Как грубо ошибаются многие, даже лучшие из отцов, которые почитают необходимым разделять себя с детьми строгостью, суровостью, недоступной важностью! Они думают этим возбудить к себе уважение, и в самом деле возбуждают его, но уважение холодное, боязливое, тре­петное, и тем отвращают от себя их и невольно приучают к скрытности и лживости.
Воспитание — великое дело: им решается участь человека.
Орудием и посредником воспитания длжна быть любовь, а целью — человечность.
Чем моложе ребенок, тем непосредственнее должно быть его нравственное воспитание, тем больше должно его не учить, а приучать к хорошим чувствам, наклонностям и манерам, основывая все преимущественно на привычке.
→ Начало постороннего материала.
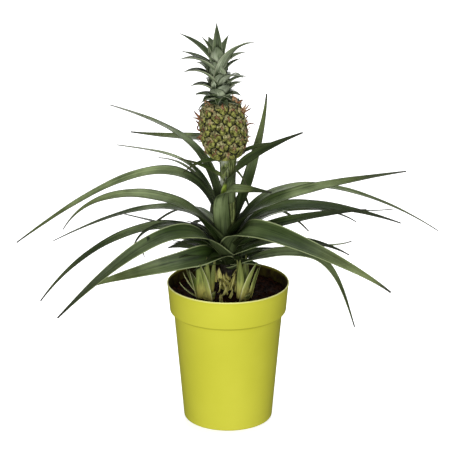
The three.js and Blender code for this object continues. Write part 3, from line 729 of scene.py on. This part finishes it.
LEAF_HUES = BRACT_HUES | {
    "dark": (0.004, 0.01, 0.001), "mid": (0.025, 0.052, 0.006), "under": (0.008, 0.017, 0.003),
    "bloom": (0.072, 0.102, 0.03), "light": (0.255, 0.32, 0.145), "outer": (0.11, 0.135, 0.03),
    "foot": (0.006, 0.01, 0.002), "margin": (0.36, 0.42, 0.2), "tip": (0.022, 0.024, 0.012),
    "rind": (0.018, 0.022, 0.005), "turn": 0.45, "dry": 0.9, "depth": 0.36, "edge": 0.75, "shade": 0.86,
    "lift": 0.7, "soft": 0.22, "relief": 0.0005, "gloss": 0.4,
}
LIT_SHARES = [0.15, 0.4, 0.6, 0.85]
# For each leaf, how pale it is at those shares of its length, and how pale its margin is.
LEAF_TONES = [
    [0.45, 0.9, 0.8, 0.5, 0.8], [0.9, 1.2, 1, 0.8, 0.7], [0.1, 0.2, 0.3, 0.2, 0.2],
    [0, 0.1, 0.6, 0.9, 0.9], [0.5, 0, 0, 0, 0.3], [0.8, 0.1, 0, 0, 0.2], [0.2, 0.1, 0, 0.1, 0.3],
    [0.45, 0.05, 0.4, 0.2, 0.9], [1.2, 0.3, 0.2, 0.2, 0.4], [0.9, 0.3, 0.3, 0.3, 0.4],
    [0.6, 0.9, 0.3, 0.5, 0.3], [0.55, 0.2, 0.05, 1.6, 0.9], [0.3, 1.3, 0.3, 0.3, 0.4],
    [1.2, 0.4, 0.3, 0.3, 0.4], [0.1, 0.2, 0.2, 0.2, 0.3], [0.05, 0.2, 0.1, 0, 0.2],
    [0.4, 0.7, 0.5, 0.5, 0.3], [0, 0.4, 0.8, 0.4, 0.4], [0.3, 0.2, 0, 0, 0.3], [0.1, 1.6, 2.4, 0.2, 0.3],
    [1.2, 1, 1, 0.3, 0.4], [0.4, 0.1, 0, 0, 0.3], [0.5, 0.9, 1, 0.9, 0.2], [0.2, 1.5, 1, 0.8, 0.4],
    [0, 0.5, 1.4, 0.4, 0.3], [0.8, 0.6, 1.2, 0.8, 0.4], [0.6, 1.2, 1.2, 0.8, 0.4],
    [0.5, 0.4, 0.2, 0.2, 0.2], [1, 1.6, 1.4, 1, 0.4], [0.1, 0.2, 1.3, 0.8, 0.2],
    [0.5, 0.8, 0.8, 0.6, 0.3], [0.3, 0.6, 1.1, 0.6, 0.4], [1.2, 0.2, 0.1, 0.1, 0.4],
]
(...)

Нравственное воспитание детей должно быть отрицательное, т. е. состоять в удалении от них дурных примеров и в развитии в них чувства любви, справедливости и человечности не правилами морали, а влиянием и привычками.
Воспитывать не значит только выкармливать и вынянчивать, но и дать направление сердцу и уму, — а для этого разве не нужно со стороны матери характера, науки, развития, доступности ко всем человеческим интересам?
Школа несчастья есть самая лучшая школа.
Его страсть  —  род помешательства  при здравом состоянии рассудка.
Поэзия и наука тождественны, как постигаемые не одною какое-нибудь из способностей нашей души, но всею полнотою нашего духовного существа, выражаемою словом «разум». Можно быть очень умным человеком и не понимать поэзии, считать её за вздор, за побрякушку рифм, которую забавляются праздные и слабоумные люди, но нельзя быть умным человеком и не сознавать в себе возможности постичь значение, например, математики и сделать в ней, при усиленном труде, большие или меньшие успехи. Можно быть умным, даже очень умным человеком и не понимать, что хорошего в «Илиаде», «Макбете» или лирическом стихотворении Пушкина, но нельзя быть умным человеком и не понимать, что два, умноженные на два, составляют четыре или что две параллельные линии никогда не сойдутся, хотя бы продолжены были в бесконечность.
У большей части людей глаза так грубы, что на них действует только пестрота, узорочность и красная краска, густо и ярко намазанная.
Любовь к отечеству должна исходить из любви к человечеству, как частное из общего. Любить свою Родину значит — пламенно желать видеть в ней осуществление идеала человечества и по мере сил своих споспешествовать этому.